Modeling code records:
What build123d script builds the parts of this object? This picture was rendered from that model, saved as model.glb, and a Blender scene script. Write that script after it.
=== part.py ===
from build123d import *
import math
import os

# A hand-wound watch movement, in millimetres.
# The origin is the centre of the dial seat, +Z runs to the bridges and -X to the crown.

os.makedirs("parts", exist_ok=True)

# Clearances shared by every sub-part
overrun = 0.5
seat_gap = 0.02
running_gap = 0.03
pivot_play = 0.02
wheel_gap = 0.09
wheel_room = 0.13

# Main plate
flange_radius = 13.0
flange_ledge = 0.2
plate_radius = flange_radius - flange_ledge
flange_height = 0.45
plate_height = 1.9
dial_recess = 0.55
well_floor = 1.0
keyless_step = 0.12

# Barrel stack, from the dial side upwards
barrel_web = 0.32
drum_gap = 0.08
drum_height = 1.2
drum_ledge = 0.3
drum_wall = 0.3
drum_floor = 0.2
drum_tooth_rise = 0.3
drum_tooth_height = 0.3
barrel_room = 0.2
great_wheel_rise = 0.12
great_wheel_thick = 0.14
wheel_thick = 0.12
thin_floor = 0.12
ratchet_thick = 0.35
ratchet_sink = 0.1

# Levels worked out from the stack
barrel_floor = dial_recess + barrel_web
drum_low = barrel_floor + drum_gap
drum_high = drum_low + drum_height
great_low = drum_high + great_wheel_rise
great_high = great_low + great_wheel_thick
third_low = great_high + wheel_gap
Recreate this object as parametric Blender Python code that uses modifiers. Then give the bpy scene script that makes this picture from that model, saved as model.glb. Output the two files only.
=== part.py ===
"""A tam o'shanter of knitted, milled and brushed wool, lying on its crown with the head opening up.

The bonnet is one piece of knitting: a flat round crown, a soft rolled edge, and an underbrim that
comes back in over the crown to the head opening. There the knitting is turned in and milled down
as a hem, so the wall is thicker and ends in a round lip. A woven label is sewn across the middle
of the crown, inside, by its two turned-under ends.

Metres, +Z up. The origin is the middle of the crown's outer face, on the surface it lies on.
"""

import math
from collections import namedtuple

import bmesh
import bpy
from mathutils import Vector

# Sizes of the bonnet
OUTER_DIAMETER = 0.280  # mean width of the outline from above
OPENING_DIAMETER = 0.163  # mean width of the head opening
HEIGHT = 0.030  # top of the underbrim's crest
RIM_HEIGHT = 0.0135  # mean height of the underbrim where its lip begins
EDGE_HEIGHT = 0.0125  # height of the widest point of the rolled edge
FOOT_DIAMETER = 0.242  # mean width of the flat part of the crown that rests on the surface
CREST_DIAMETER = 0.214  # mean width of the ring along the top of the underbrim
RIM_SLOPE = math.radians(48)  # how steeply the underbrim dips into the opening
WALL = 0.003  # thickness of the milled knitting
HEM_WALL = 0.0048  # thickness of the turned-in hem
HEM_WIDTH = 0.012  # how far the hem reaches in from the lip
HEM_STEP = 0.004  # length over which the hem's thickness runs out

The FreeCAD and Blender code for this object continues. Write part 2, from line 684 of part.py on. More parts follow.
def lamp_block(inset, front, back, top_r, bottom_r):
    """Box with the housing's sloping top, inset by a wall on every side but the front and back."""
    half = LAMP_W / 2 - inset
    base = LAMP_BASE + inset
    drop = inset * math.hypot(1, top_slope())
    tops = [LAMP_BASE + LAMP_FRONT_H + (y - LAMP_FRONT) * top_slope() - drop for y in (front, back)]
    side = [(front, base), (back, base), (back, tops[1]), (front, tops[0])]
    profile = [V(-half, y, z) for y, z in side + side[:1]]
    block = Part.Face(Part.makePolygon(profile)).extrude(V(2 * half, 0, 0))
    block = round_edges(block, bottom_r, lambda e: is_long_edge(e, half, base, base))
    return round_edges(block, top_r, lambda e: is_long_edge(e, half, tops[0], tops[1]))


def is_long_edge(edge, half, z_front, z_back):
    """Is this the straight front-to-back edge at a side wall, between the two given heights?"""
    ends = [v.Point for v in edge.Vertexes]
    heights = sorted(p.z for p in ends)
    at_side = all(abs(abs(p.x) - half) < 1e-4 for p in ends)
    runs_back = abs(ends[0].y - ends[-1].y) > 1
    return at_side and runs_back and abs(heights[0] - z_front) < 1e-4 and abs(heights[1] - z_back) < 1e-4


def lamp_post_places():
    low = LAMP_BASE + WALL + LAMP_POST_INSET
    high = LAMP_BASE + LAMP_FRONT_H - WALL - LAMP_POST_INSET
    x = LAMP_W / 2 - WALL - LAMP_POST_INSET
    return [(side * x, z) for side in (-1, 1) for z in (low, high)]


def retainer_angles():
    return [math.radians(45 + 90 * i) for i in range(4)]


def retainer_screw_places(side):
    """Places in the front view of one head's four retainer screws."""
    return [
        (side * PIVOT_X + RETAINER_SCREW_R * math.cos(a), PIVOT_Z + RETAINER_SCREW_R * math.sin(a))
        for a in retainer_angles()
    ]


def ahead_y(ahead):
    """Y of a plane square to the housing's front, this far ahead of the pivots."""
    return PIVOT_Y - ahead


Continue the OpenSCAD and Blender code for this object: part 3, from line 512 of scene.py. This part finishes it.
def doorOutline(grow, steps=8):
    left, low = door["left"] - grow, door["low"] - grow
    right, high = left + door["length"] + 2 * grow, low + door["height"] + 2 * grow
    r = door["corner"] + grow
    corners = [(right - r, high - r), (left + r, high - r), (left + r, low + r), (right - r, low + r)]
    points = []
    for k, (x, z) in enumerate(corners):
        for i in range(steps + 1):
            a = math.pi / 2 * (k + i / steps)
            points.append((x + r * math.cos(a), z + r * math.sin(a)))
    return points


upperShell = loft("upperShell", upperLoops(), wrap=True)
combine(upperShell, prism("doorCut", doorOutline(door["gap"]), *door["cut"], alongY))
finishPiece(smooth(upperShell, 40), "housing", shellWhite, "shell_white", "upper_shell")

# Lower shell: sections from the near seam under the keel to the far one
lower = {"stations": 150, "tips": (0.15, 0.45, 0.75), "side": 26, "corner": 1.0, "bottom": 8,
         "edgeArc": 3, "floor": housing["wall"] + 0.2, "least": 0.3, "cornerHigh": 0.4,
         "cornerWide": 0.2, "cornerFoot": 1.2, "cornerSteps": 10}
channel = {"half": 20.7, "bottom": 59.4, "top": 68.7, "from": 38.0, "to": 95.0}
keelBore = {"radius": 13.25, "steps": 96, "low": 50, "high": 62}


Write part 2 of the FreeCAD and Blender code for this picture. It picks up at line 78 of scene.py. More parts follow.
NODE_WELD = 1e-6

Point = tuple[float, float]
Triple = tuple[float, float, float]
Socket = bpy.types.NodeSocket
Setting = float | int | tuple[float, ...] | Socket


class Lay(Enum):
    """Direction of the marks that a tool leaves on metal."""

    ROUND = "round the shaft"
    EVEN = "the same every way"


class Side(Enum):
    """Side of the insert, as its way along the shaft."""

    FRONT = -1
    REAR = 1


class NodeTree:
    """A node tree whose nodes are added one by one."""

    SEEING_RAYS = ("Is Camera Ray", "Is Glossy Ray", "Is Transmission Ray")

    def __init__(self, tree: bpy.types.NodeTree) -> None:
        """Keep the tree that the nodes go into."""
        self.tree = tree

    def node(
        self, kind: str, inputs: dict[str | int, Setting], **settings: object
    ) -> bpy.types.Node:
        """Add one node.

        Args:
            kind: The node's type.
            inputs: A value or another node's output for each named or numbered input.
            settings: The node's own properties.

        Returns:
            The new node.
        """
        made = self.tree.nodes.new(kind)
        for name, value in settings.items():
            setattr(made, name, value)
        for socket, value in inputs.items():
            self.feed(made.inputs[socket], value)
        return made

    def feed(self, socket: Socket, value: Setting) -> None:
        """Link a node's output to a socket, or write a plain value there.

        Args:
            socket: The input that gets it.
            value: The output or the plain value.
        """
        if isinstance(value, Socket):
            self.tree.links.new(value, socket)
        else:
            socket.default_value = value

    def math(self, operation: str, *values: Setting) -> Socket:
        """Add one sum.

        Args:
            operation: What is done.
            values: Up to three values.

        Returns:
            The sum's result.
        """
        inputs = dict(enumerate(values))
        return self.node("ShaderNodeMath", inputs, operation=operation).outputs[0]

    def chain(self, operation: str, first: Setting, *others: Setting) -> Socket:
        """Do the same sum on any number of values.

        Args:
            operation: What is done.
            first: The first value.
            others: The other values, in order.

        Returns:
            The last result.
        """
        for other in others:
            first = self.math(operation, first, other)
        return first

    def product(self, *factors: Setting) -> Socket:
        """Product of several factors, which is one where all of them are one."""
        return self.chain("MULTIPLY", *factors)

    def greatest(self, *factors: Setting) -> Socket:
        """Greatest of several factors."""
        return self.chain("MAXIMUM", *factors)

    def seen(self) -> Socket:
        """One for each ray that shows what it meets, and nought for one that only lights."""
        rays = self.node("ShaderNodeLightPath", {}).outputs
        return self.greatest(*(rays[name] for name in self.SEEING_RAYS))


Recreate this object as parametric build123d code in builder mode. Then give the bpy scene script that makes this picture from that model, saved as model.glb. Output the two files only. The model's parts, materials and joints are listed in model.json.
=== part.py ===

▶ _WORK REQUIRED_
Give again only the lines that run from the line with "Continue the OpenSCAD" to the line with "NODE_WELD = 1e-6". Include both of those lines exactly as written.

▶ _TASK ANSWER_
Continue the OpenSCAD and Blender code for this object: part 3, from line 512 of scene.py. This part finishes it.
def doorOutline(grow, steps=8):
    left, low = door["left"] - grow, door["low"] - grow
    right, high = left + door["length"] + 2 * grow, low + door["height"] + 2 * grow
    r = door["corner"] + grow
    corners = [(right - r, high - r), (left + r, high - r), (left + r, low + r), (right - r, low + r)]
    points = []
    for k, (x, z) in enumerate(corners):
        for i in range(steps + 1):
            a = math.pi / 2 * (k + i / steps)
            points.append((x + r * math.cos(a), z + r * math.sin(a)))
    return points


upperShell = loft("upperShell", upperLoops(), wrap=True)
combine(upperShell, prism("doorCut", doorOutline(door["gap"]), *door["cut"], alongY))
finishPiece(smooth(upperShell, 40), "housing", shellWhite, "shell_white", "upper_shell")

# Lower shell: sections from the near seam under the keel to the far one
lower = {"stations": 150, "tips": (0.15, 0.45, 0.75), "side": 26, "corner": 1.0, "bottom": 8,
         "edgeArc": 3, "floor": housing["wall"] + 0.2, "least": 0.3, "cornerHigh": 0.4,
         "cornerWide": 0.2, "cornerFoot": 1.2, "cornerSteps": 10}
channel = {"half": 20.7, "bottom": 59.4, "top": 68.7, "from": 38.0, "to": 95.0}
keelBore = {"radius": 13.25, "steps": 96, "low": 50, "high": 62}


Write part 2 of the FreeCAD and Blender code for this picture. It picks up at line 78 of scene.py. More parts follow.
NODE_WELD = 1e-6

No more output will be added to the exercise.